Section Sixteen. Dissolution or Liquidation
In the event of the dissolution or liquidation, eitther partial or total, of
the Corporation, the Trustees shall receive the monies, securities, rights or
property to which the Shareholders of the Corporation are entitled, and shall
distribute it among the Voting Trust Certificate Holders in proportion to their
interests, as shown by the books of the Trustee.
Section Seventeen. Endorsement on Stock
Each certificate representing shares held by any of the parties hereto shall
contain a statement or legend that the shares represented by the certificate are
subject to the provisions of a Voting Trust Agreement.
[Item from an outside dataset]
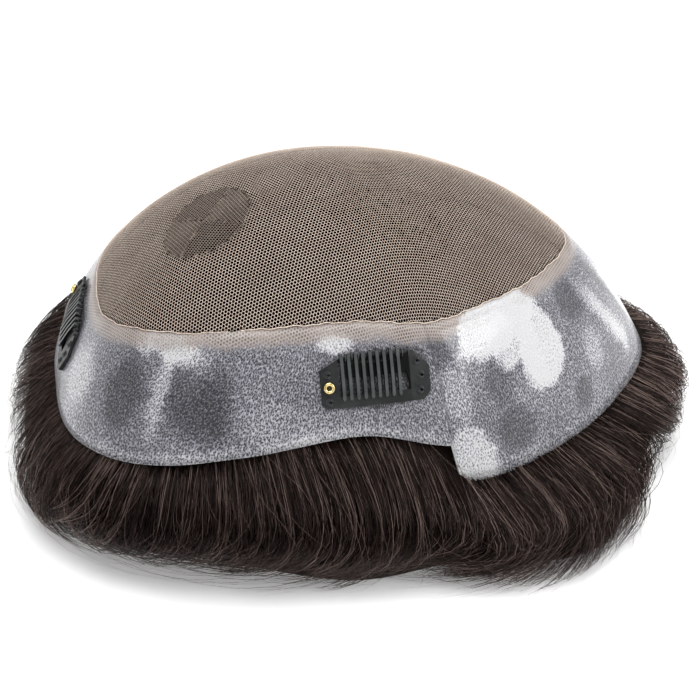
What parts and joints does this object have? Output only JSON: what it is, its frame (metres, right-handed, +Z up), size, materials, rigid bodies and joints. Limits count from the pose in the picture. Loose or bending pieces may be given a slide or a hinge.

Section Eighteen. Severability
This Agreement shall not be severable in any way, but it is specifically
agreed that if any provision should be held to be invalid, the invalidity shall
not affect the validity of the remainder of this Agreement.
Section Nineteen. Entire Understanding
This Agreement contains the entire understanding of the parties hereto and
supersedes any prior agreement, either oral or written, and any amendment or
modification or termination of this Agreement must be in writing and signed by
all the parties hereto.
Section Twenty. Conflict of Interest
The Trustee, any firm or corporation of which he may be a member, agent or
employee, and any corporation, trust or association of which he may be a
trustee, stockholder, director, officer, agent or employee, may contract with,
or become pecuniarily interested, directly or indirectly, in any matter or
transaction to which the Corporation, or any subsidiary or controlled or
affiliated corporation, may be a party, or in which he may be concerned, as
fully and freely as though the Trustee was not Trustee hereunder. The Trustee,
his employees or agents, may act as directors or officers of the Corporation or
any subsidiary or controlled or affiliated corporation.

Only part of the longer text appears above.